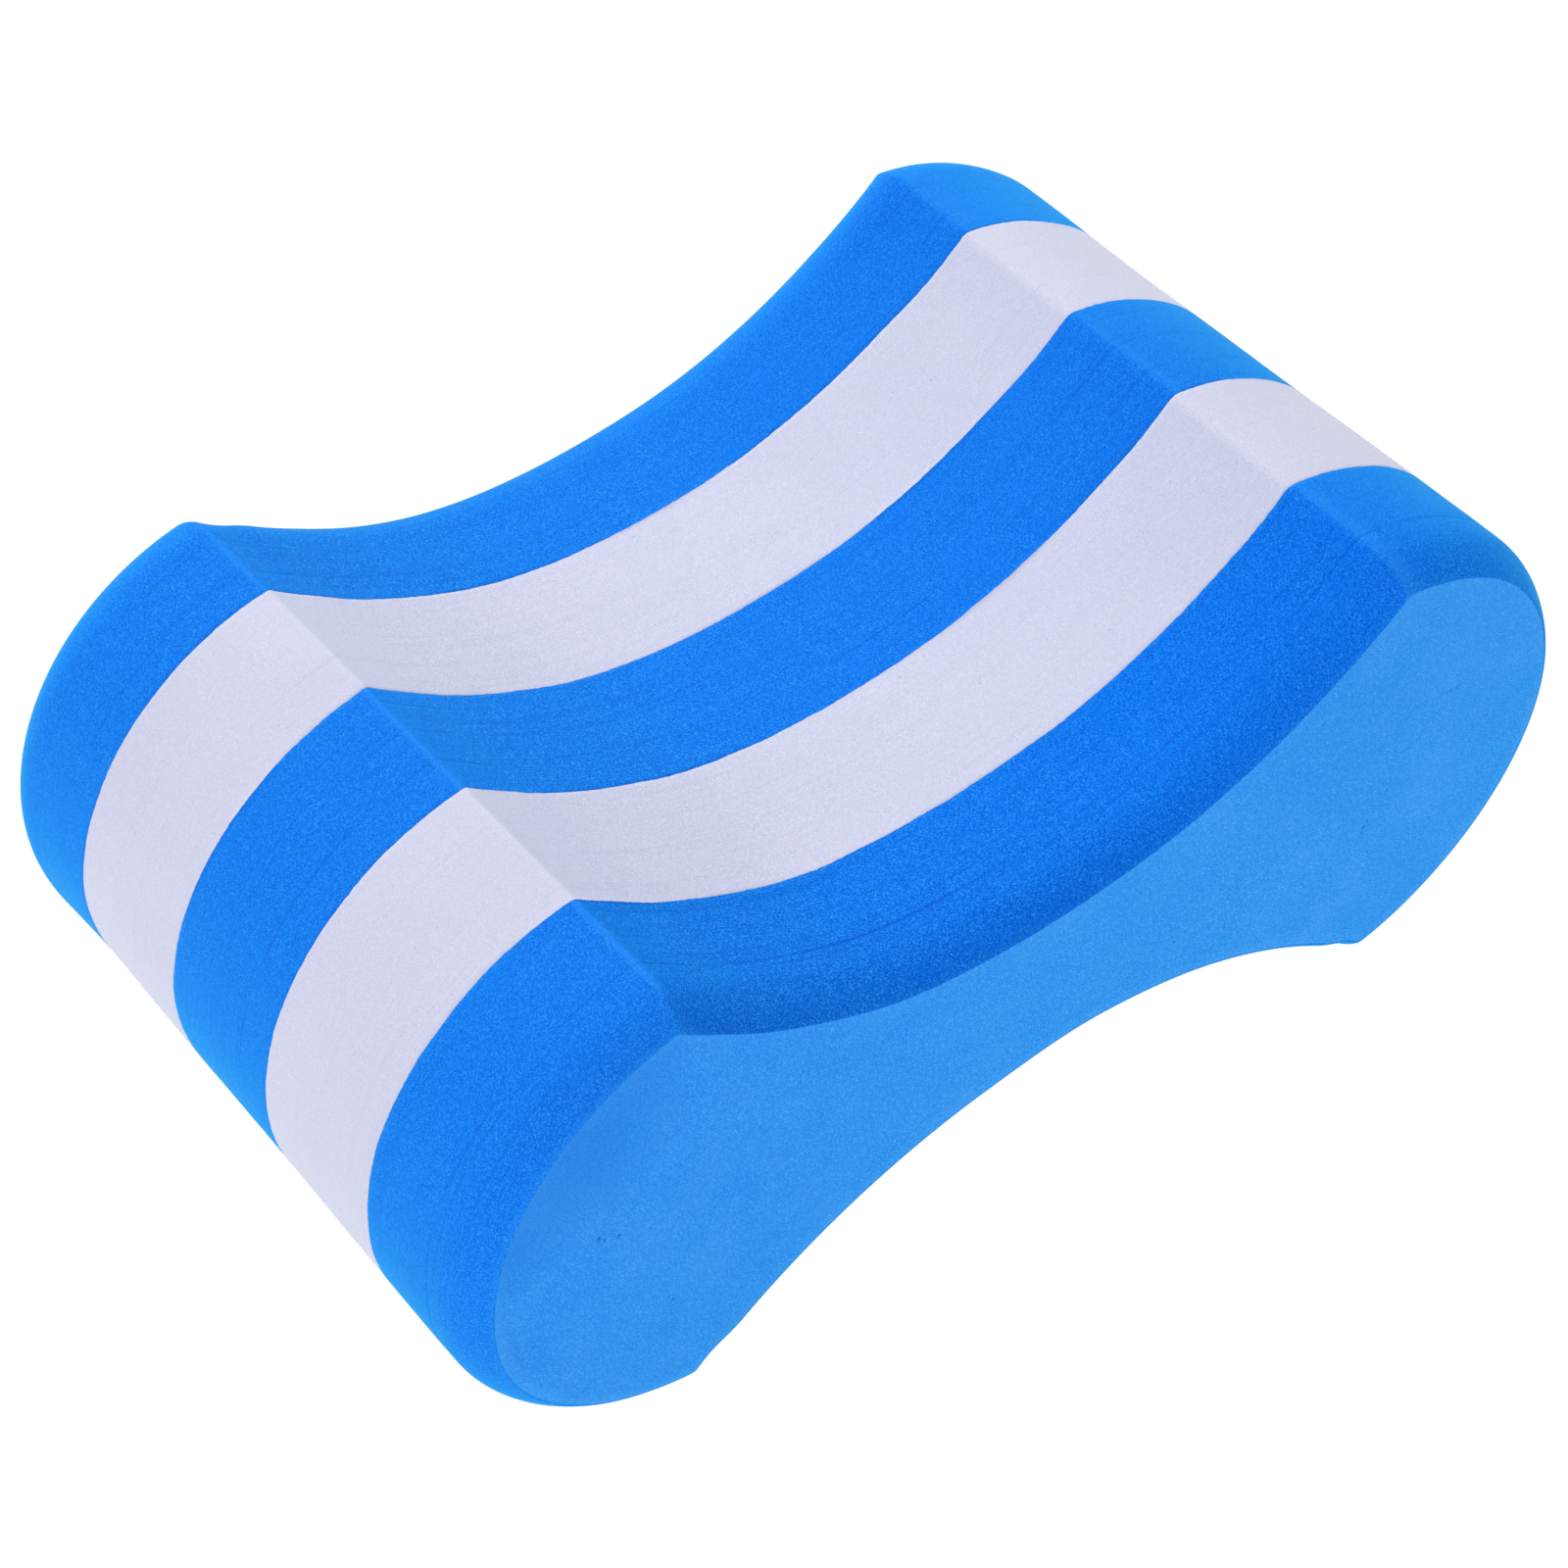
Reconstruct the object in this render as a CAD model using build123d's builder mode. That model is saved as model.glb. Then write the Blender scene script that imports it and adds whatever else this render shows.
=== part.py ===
"""Swimmer's pull buoy: five foam sheets bonded side by side and ground to one hourglass profile.

Frame: X runs along the length, from lobe to lobe, Y across the bonded sheets, and Z up.
The origin is under the middle of the float, on the surface that its two lobes stand on.
All sizes are in millimetres.
"""

import math
import os

from build123d import *

# ---- driving dimensions: the profile ------------------------------------------------------
LOBE_RADIUS = 48.0        # the two round ends
LOBE_OFFSET = 66.5        # from the middle of the float to each lobe's axis
WAIST_THICKNESS = 39.0    # foam left between the upper and the lower saddle
SADDLE_RADIUS = 108.0     # the concave arc that a thigh lies in
RIDGE_RADIUS = 3.0        # softened ridge where a saddle meets a lobe

# ---- driving dimensions: sheet thicknesses, from the front (-Y) to the back (+Y) -----------
FRONT_BLUE = 28.0
FRONT_WHITE = 28.5
MIDDLE_BLUE = 27.0
BACK_WHITE = 28.5
BACK_BLUE = 26.0

# ---- driving dimensions: the round ground on the outer edge of both end sheets ------------
EDGE_RADIUS = 12.0
EDGE_TURN = 48.5          # degrees it turns through before a crease ends it at the side face

# ---- worked out from the driving dimensions -----------------------------------------------
SADDLE_OFFSET = WAIST_THICKNESS / 2 + SADDLE_RADIUS
FLOAT_WIDTH = FRONT_BLUE + FRONT_WHITE + MIDDLE_BLUE + BACK_WHITE + BACK_BLUE
FRONT_FACE = -FLOAT_WIDTH / 2
FRONT_SEAM = FRONT_FACE + FRONT_BLUE
MIDDLE_FRONT_SEAM = FRONT_SEAM + FRONT_WHITE
MIDDLE_BACK_SEAM = MIDDLE_FRONT_SEAM + MIDDLE_BLUE
BACK_SEAM = MIDDLE_BACK_SEAM + BACK_WHITE
BACK_FACE = FLOAT_WIDTH / 2
EDGE_SPARE = EDGE_RADIUS * (1 - math.sin(math.radians(EDGE_TURN)))

os.makedirs("parts", exist_ok=True)

# ---- the hourglass profile: two lobes joined by a block, less the two saddles -------------
with BuildSketch() as hourglass:
    Rectangle(2 * LOBE_OFFSET, 2 * LOBE_RADIUS)
    with Locations((-LOBE_OFFSET, 0), (LOBE_OFFSET, 0)):
        Circle(LOBE_RADIUS)
    with Locations((0, SADDLE_OFFSET), (0, -SADDLE_OFFSET)):
        Circle(SADDLE_RADIUS, mode=Mode.SUBTRACT)
    fillet(hourglass.vertices(), RIDGE_RADIUS)

# The float stands on its lower ridges, which are the profile's lowest points.
MID_HEIGHT = hourglass.sketch.bounding_box().max.Y


def facing_front(y):
    """Profile plane at y whose normal is -Y."""
    return Plane(origin=(0, y, MID_HEIGHT), x_dir=(1, 0, 0), z_dir=(0, -1, 0))


def facing_back(y):
    """Profile plane at y whose normal is +Y."""
    return Plane(origin=(0, y, MID_HEIGHT), x_dir=(1, 0, 0), z_dir=(0, 1, 0))


def grind_outer_edge(spare_face, side_face):
    """Round the edge of the spare face, then cut the spare foam back to the flat side face."""
    fillet(spare_face.edges(), EDGE_RADIUS)
    split(bisect_by=side_face, keep=Keep.BOTTOM)


def finish(sheet, name):
    """Label a sheet and write it to its own STEP file."""
    sheet.part.label = name
    export_step(sheet.part, f"parts/{name}.step")
    print(f"{name}: {sheet.part.volume / 1000:.1f} cm3")


# ---- front blue sheet, with the round edge on its -Y side ---------------------------------
with BuildPart() as front_blue_sheet:
    with BuildSketch(facing_front(FRONT_SEAM)):
        add(hourglass.sketch)
    extrude(amount=FRONT_BLUE + EDGE_SPARE)
    grind_outer_edge(front_blue_sheet.faces().sort_by(Axis.Y)[0], facing_front(FRONT_FACE))
finish(front_blue_sheet, "front_blue_sheet")

# ---- back blue sheet, with the round edge on its +Y side ----------------------------------
with BuildPart() as back_blue_sheet:
    with BuildSketch(facing_back(BACK_SEAM)):
        add(hourglass.sketch)
    extrude(amount=BACK_BLUE + EDGE_SPARE)
    grind_outer_edge(back_blue_sheet.faces().sort_by(Axis.Y)[-1], facing_back(BACK_FACE))
finish(back_blue_sheet, "back_blue_sheet")

# ---- the three inner sheets, cut square at both seams -------------------------------------
for name, seam, thickness in (
    ("front_white_sheet", FRONT_SEAM, FRONT_WHITE),
    ("middle_blue_sheet", MIDDLE_FRONT_SEAM, MIDDLE_BLUE),
    ("back_white_sheet", MIDDLE_BACK_SEAM, BACK_WHITE),
):
    with BuildPart() as inner_sheet:
        with BuildSketch(facing_back(seam)):
            add(hourglass.sketch)
        extrude(amount=thickness)
    finish(inner_sheet, name)
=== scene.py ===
"""A pull buoy: five bonded sheets of foam ground to an hourglass, with its floor, lights and camera."""

import math

import bpy
import numpy as np
from mathutils import Matrix, Vector
from mathutils.geometry import delaunay_2d_cdt


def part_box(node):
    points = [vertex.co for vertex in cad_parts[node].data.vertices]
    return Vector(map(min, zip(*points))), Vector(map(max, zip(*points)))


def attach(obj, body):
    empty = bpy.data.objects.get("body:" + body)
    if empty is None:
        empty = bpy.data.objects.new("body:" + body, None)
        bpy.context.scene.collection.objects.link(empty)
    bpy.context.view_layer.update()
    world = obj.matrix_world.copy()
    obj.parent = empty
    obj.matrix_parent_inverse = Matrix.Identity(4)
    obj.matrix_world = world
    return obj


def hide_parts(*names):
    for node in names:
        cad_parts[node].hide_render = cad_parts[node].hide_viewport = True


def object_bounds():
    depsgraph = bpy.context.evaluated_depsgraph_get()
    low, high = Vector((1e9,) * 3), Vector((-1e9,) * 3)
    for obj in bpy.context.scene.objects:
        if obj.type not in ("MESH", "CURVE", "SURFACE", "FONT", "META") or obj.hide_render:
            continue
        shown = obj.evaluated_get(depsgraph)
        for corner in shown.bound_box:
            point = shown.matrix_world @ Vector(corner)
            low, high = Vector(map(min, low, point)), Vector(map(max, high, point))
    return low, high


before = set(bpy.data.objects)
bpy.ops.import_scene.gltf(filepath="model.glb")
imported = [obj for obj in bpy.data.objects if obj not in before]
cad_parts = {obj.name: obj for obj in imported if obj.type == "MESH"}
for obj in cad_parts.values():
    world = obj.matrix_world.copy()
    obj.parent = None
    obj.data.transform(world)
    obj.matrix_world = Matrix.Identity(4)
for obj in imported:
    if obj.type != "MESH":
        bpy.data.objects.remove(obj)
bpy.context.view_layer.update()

MM = 0.001

# -------------------- the hourglass

LOBE_RADIUS = 48 * MM
LOBE_OFFSET = 66.5 * MM
WAIST_THICKNESS = 39 * MM
SADDLE_RADIUS = 108 * MM
SADDLE_CENTRE = WAIST_THICKNESS / 2 + SADDLE_RADIUS
EDGE_RADIUS = 12 * MM
EDGE_TURN = math.radians(48.5)
CREASE_INSET = EDGE_RADIUS * (1 - math.cos(EDGE_TURN))
CREASE_DEPTH = EDGE_RADIUS * math.sin(EDGE_TURN)

LOBE_STEPS = 172
RIDGE_STEPS = 9
SADDLE_STEPS = 196
ROW_STEP = 0.8 * MM

# upper right, upper left, lower left, lower right: which way each ridge lies, and its radius
CORNERS = ((1, 1), (-1, 1), (-1, -1), (1, -1))
RIDGE_RADII = (3.4 * MM, 1.3 * MM, 2.4 * MM, 2.4 * MM)

FRONT_SHEET, BACK_SHEET = "front_blue_sheet", "back_blue_sheet"
BLUE_SHEETS = (FRONT_SHEET, "middle_blue_sheet", BACK_SHEET)
WHITE_SHEETS = ("front_white_sheet", "back_white_sheet")
STACK = (FRONT_SHEET, "front_white_sheet", "middle_blue_sheet", "back_white_sheet", BACK_SHEET)

MID_HEIGHT = sum(corner.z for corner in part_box("middle_blue_sheet")) / 2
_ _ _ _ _
THE TASK: Only the lines from the one containing "# ---- the three" through the one containing "if empty is" are to be retyped, both boundary lines included, with no other material.

SOLVED PROBLEM:
# ---- the three inner sheets, cut square at both seams -------------------------------------
for name, seam, thickness in (
    ("front_white_sheet", FRONT_SEAM, FRONT_WHITE),
    ("middle_blue_sheet", MIDDLE_FRONT_SEAM, MIDDLE_BLUE),
    ("back_white_sheet", MIDDLE_BACK_SEAM, BACK_WHITE),
):
    with BuildPart() as inner_sheet:
        with BuildSketch(facing_back(seam)):
            add(hourglass.sketch)
        extrude(amount=thickness)
    finish(inner_sheet, name)
=== scene.py ===
"""A pull buoy: five bonded sheets of foam ground to an hourglass, with its floor, lights and camera."""

import math

import bpy
import numpy as np
from mathutils import Matrix, Vector
from mathutils.geometry import delaunay_2d_cdt


def part_box(node):
    points = [vertex.co for vertex in cad_parts[node].data.vertices]
    return Vector(map(min, zip(*points))), Vector(map(max, zip(*points)))


def attach(obj, body):
    empty = bpy.data.objects.get("body:" + body)
    if empty is None:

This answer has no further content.